Des photographies d’Alfred Soyer qui subsistent, je ne connais que trois vues d’intérieurs, vues qui, à l’époque imposaient une pose longue. Ces trois négatifs, plaques de verre au format 9x12cm, sont en assez bon état et ont permis leur numérisation. Toutes trois représentent mon grand-oncle André Walusinski, disparu le 1er mars 1915 à Vauquois en Argonne.
Il a fallu attendre le 20 avril 1920 pour que sa mort « à l’ennemi » soit reconnue par un jugement au tribunal de la Seine. Aucune trace dans les archives familiales des lettres qu’André aurait écrites, aucun signe pour nous dire s’il était fier de son grade d’adjudant. Je préfère penser qu’avec sa profession d’instituteur, lui, que j’imagine aussi pacifiste et érudit, aurait partagé sa passion pour la photographie avec plein de jeunes élèves.
André était le second fils de Louise Dewever, qui eut cinq enfants dont un n’a pas survécu à une malformation cardiaque. Son mari Clément Walusinski était un ébéniste polonais né en 1850 à Varsovie, arrivé à Paris après un tour d’Europe pour se perfectionner dans l’exercice de son métier. Il s’est installé en France où il a épousé Louise en 1878. Il reste une photographie de Louise entourée des quatre enfants qu’elle a élevés seule après sa séparation avec Clément, trop occupé par ses affaires et par les sollicitations permanentes des immigrés polonais. Le frère aîné d’André, Joseph, est mon grand-père paternel. Il a épousé Georgette, la fille d’Alfred Soyer, petit industriel et photographe amateur qui se plaisait à photographier la famille et aussi sa belle famille !

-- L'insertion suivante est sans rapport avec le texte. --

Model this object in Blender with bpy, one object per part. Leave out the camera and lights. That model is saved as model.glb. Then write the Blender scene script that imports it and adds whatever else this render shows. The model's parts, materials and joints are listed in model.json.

La photographie d’André dans sa salle de classe, probablement dans le XIe arrondissement parisien, révèle son intérêt pour la photographie. Les sous-verres couvrent les murs et révèlent dans la rangée supérieure des agrandissements, rares pour l’époque, probablement autour de 1910. La pose longue explique les bras croisés du maître et des enfants qui fixent l’objectif avec sérieux. Il y a quand même un petit malin qui mime la cigarette avec un morceau de craie blanche. Les pupitres en bois sont les mêmes que ceux que j’ai connus à l’école de l’avenue Parmentier dans les années 50…
André, photographié en train d’écrire, éclairé par une lampe à pétrole qui ne suffisait certainement pas à l’impression de la plaque photosensible, illustre le sérieux de l’instituteur mais, pour nous qui la voyons maintenant témoigne de l’affaire non moins sérieuse qu’est la photographie. On note les bésicles et la chainette passée au-dessus de l’oreille, attachée au premier bouton du gilet. Le drap noir qui sert de fond a dû être installé pour la prise de vue. Avec plus d’attention on peut deviner un cadre et une houppe dépassant légèrement du rideau sur le papier peint très daté fin dix-neuvième. Mais la plume Sergent Major et l’encrier sont signe de modernité !
La dernière photographie représentant André, chez lui, dans ce décor lui aussi très daté nous révèle un lustre qui n’est pas celui de l’opulence mais un signe de l’intérêt porté à la photographie. Tout autour du globe de ce qui doit être une lampe à pétrole, sont accrochées des « diapositives ». Des photographies faites par Alfred Soyer, tirées sur des plaques de verre en positif et insérées dans un cadre métallique doré, un verre dépoli assurant la bonne lecture. Les bougies ne sont qu’ornement concourant à la charge du décor, mode que la der des ders fit passer comme tant d’humains de vie à trépas.
Ce 11 novembre 2018 marque un centenaire, cent ans pendant lesquels aucune autre trace que le document officiel de 1920 confirmant le décès d’André « à l’ennemi » n’est parvenue, pas même une lettre de poilu qui aurait pu faire de lui quelqu’un d’autre qu’un soldat inconnu. Ses moustaches et sa barbichette rapportées par les photographies d’Alfred Soyer, son beau père sont la seule chose qui nous reste après l’horreur qu’André a dû vivre en 1914 et 1915. Photographies tueuses d’un instant, témoins pour l’éternité de la vie des disparus.